How To Stay Married By Changing The Rules
Traditional marriage models don’t work for everyone. But who says they have to?
One of the benefits of cleaning out my inbox was finding an email from a year ago I had totally forgotten about. It linked to a CNN article in which I was interviewed—“In January, ‘ex’ marks the spot.Two other divorce experts (a psychiatrist and an attorney) and I shared that January is one of our busiest times of the year (along with September).
Family law attorneys have called January “Divorce Month” for years. In fact, the first Monday of January—when the bulk of the calls from would-be divorcees come in—is even dubbed “Divorce Day,” or “D-Day” for short.
After the holiday season, when family obligations have been met, when both spouses have had enough pain and hurt, or when the one who’s contemplated divorce for a while wants to start the new year in a more authentic way (one that doesn’t include their spouse), January seems like the perfect time to put the dissolution wheels in motion. Thus, unhappy couples transition straight from the holiday season to the divorce season.
While it might make society feel better and more secure if fewer couples filed for divorce, it wouldn’t improve the quality of these troubled marriages: It would only prolong the agony and postpone the inevitable.
But there’s a third alternative that, until now, has not been well-explored and that just might provide the relief husbands and wives are looking for: Stay married but change the rules.
A Marriage of Independence
In our recently released book entitled, The New I Do, Reshaping Marriage for Skeptics, Realists and Rebels, my co-author, Vicki Larson, and I propose getting away from purely love-based marriages and revisiting purpose-driven marriages.
What we found in our research is that the couples that went from a tepid or unhappy love-based marriage to a Living Apart Together (LAT) Marriage; a Parenting Marriage; or even an Open Marriage fared quite well in many ways. Staying married, for example, protected these couples from the financial devastation that often accompanies divorce, and it was also a win for their children, other family members, and friends.
Let’s explore some of the facets of these alternatives:
- Living Apart Together entails couples living in separate homes, so there will be more expenses, and more logistics to manage. But it also means that each spouse has a space to get away to. They can maintain a sense of independence, and even have down time from parental duties.
- In a Parenting Marriage, couples simply change their job description from romantic partner to co-parent. Disentangling emotions and expectations in a more platonic relationship can be tricky, yet not having to fight over who keeps the house or how much time each parent gets with the kids, combined with keeping the household intact for something larger than yourself (your kids) can make the experience much more manageable than divorce.

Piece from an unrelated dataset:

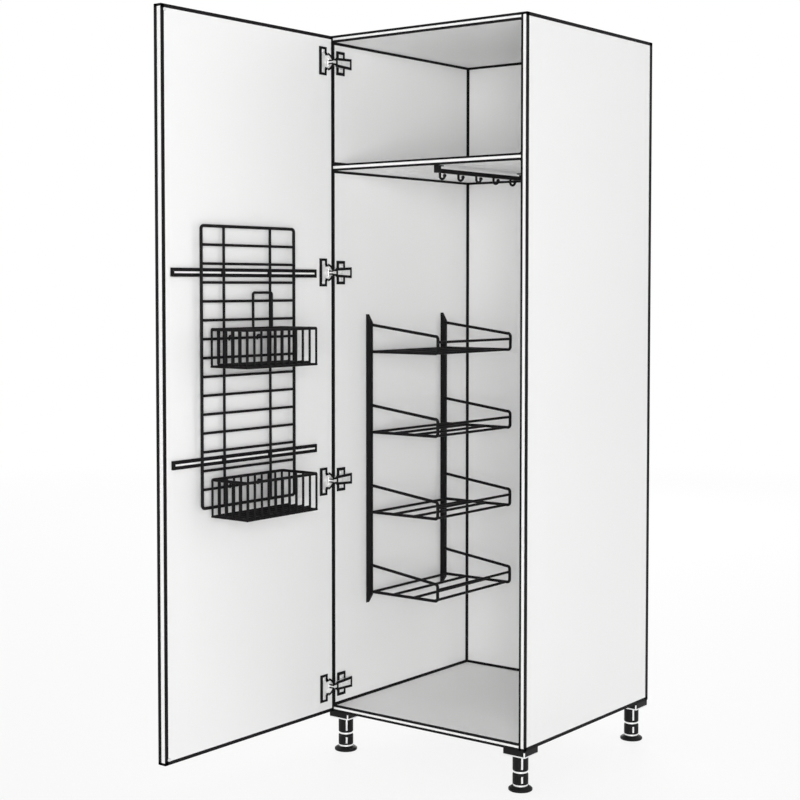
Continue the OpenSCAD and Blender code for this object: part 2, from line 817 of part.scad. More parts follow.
module upright(y) difference() {
    z1 = upright_z + upright_len;
    translate([0, y + upright_y / 2, 0]) rotate([90, 0, 0]) linear_extrude(upright_y) polygon([
        [wall_x, upright_z], [wall_x + upright_tip, upright_z],
        [wall_x + upright_x, upright_z + upright_chamfer],
        [wall_x + upright_x, z1 - upright_chamfer], [wall_x + upright_tip, z1], [wall_x, z1]]);
    for (i = [0:tray_count - 1]) {
        on_wall(y, tray_z(i), upright_x - plug_in - fit)
            cylinder(d = frame_wire + 2 * fit, h = plug_in + 1);
        top = frame_start(y, tray_z(i));
        slope = unit(frame_end(y, tray_z(i)) - top);
        rod(top - slope * (plug_in + fit), top + slope, frame_wire + 2 * fit);
    }
    at_rack_screws() pilot(rack_screw);
}

function tray_z(i) = leg_h + tray_low + i * tray_pitch;

// Both ends of the sloping wire over a tray's end, for the tray at height z
function frame_start(y, z) = [wall_x + upright_x, y, z + tray_back_h];
function frame_end(y, z) = [wall_x + rack_reach - frame_bend - frame_stub, y, z + tray_front_h];

module at_rack_screws() {
    for (y = upright_ys, k = rack_screw_steps)
        on_wall(y, leg_h + tray_low + k * tray_pitch, upright_x) children();
}

module rack_upright_front() color("black") upright(upright_ys[0]);
module rack_upright_back() color("black") upright(upright_ys[1]);
module rack_screws() color("dimgray") at_rack_screws() screw(rack_screw);

// One wire tray: two end frames plugged into the uprights, floor wires and a guard wire.
// The sloping wire ends inside the bent one, so it is a little thinner.
module tray(i) color("black") {
    z = tray_z(i);
    x0 = wall_x + upright_x;
    x1 = wall_x + rack_reach;
    for (y = upright_ys) {
        start = frame_start(y, z);
        end = frame_end(y, z);
        bent_wire([end, [x1, y, end.z], [x1, y, z], [x0 - plug_in, y, z]],
                  frame_wire, frame_bend);
        slope = unit(end - start);
        rod(start - slope * plug_in, end + slope * seat_gap, frame_wire - 2 * fit);
    }
    rod([x1, upright_ys[0], z + guard_h], [x1, upright_ys[1], z + guard_h], floor_wire);
    for (k = [0:floor_wires - 1]) {
        x = x0 + floor_inset + k * (x1 - frame_bend - x0 - 2 * floor_inset) / (floor_wires - 1);
        rod([x, upright_ys[0], z], [x, upright_ys[1], z], floor_wire);
    }
}

module tray_1() tray(0);
module tray_2() tray(1);
module tray_3() tray(2);
module tray_4() tray(3);

module hook_rail() color("black") difference() {
    translate([rail_x - rail_w / 2, rail_y + 3, rail_z]) cube([rail_w, rail_len - 6, rail_h]);
    at_hooks() translate([0, 0, -1]) cylinder(d = hook_wire + 2 * fit, h = hook_in + fit + 1);
}

// Hook places under the rail
module at_hooks() {
    for (k = [0:hook_count - 1])
        translate([rail_x, rail_y + hook_first + k * hook_pitch, rail_z]) children();
}

// A bracket at each end of the rail: a block around the rail's end and a foot under the shelf
module rail_brackets() color("black") difference() {
    for (end = [0, 1]) translate([rail_x, rail_y + end * rail_len, rail_z]) mirror([0, end, 0]) {
        translate([-bracket_w / 2, 0, 0]) cube([bracket_w, bracket_w, rail_drop]);
        translate([-bracket_w / 2, 0, rail_drop - bracket_foot_t])
            cube([bracket_w, bracket_foot, bracket_foot_t]);
    }
    translate([rail_x - rail_w / 2 - fit, rail_y + 3 - fit, rail_z - 1])
        cube([rail_w + 2 * fit, rail_len - 6 + 2 * fit, rail_h + 1 + fit]);
    at_rail_screws() pilot(rail_screw);
}

// Screw places in the bracket feet, with the heads pointing down
module at_rail_screws() {
    for (y = [rail_y + bracket_foot - 7, rail_y + rail_len - bracket_foot + 7])
        translate([rail_x, y, deck_z[1] - bracket_foot_t]) rotate([180, 0, 0]) children();
}

module rail_screws() color("silver") at_rail_screws() screw(rail_screw);

module rail_hooks() color("black") at_hooks() {
    bent_wire([[0, 0, hook_in], [0, 0, -hook_drop], [2 * hook_bend, 0, -hook_drop],
               [2 * hook_bend, 0, -hook_drop + hook_bend + hook_tip]],
              hook_wire, hook_bend - 0.01);
    translate([2 * hook_bend, 0, -hook_drop + hook_bend + hook_tip]) sphere(d = hook_ball_d);
}

side_panel_left();
side_panel_right();
top_panel();
bottom_panel();
fixed_shelf();
back_panel();
edge_banding();
dowels();
cam_housings();
cam_bolts();
back_nails();
leg_sockets();
leg_plates();
leg_tubes();
leg_screws();
foot_front_left();
foot_front_right();
foot_back_left();
foot_back_right();
stem_front_left();
stem_front_right();
stem_back_left();
stem_back_right();
ring_front_left();
ring_front_right();
ring_back_left();
ring_back_right();
hinge_plates();
hinge_arms();
hinge_screws();
hinge_pins();
hinge_cups();
cup_screws();
door_panel();
door_edging();
door_bumpers();
bar_lower();
bar_upper();
bar_screws();
door_grid();
grid_clips();
basket_lower();
basket_upper();
rack_upright_front();
rack_upright_back();
rack_screws();
tray_1();
tray_2();
tray_3();
tray_4();
hook_rail();
rail_brackets();
rail_hooks();
rail_screws();
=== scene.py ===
"""Tall broom cabinet: materials, drawn edges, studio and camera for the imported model."""
import json
import math

import bmesh
import bpy
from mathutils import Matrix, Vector


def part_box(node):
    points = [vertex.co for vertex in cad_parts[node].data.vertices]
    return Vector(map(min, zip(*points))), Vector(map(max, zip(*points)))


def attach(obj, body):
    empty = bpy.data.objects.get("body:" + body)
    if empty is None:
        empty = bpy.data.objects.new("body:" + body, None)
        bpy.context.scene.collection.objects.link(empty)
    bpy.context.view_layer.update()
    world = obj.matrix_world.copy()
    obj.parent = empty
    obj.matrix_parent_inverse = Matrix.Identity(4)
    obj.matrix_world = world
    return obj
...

- The most radical, and definitely the trickiest, option is that of opening up your marriage to other people. I know that many of you reading this will recoil at this idea, but, in our research, we spoke with several couples that swear it was this radical step that saved their marriage. In some cases, the pairs kept their unions open for the duration; in other cases, the couple got what they needed and closed their nuptials back up. Either way, an Open Marriage is not for the faint of heart (or the jealous).
If you’re interested in creating a Living Apart Together relationship; a Parenting Marriage; or an Open Marriage, here are just 5 of the more than 50 qualities we’ve identified that you’d need to have in place in your relationship for it to work:
- You like and trust each other.
- You communicate well.
- You feel the benefits of this choice outweigh the costs.
- You make the choice together as a team.
- You don’t need others to like or agree with your choice.
We believe that marriage is trending away from a “traditional” model that isn’t working for far too many, toward creative solutions that don’t entail divorce. (We offer four additional alternatives in the book as well—Starter, Safety, Companionship, and Covenant.)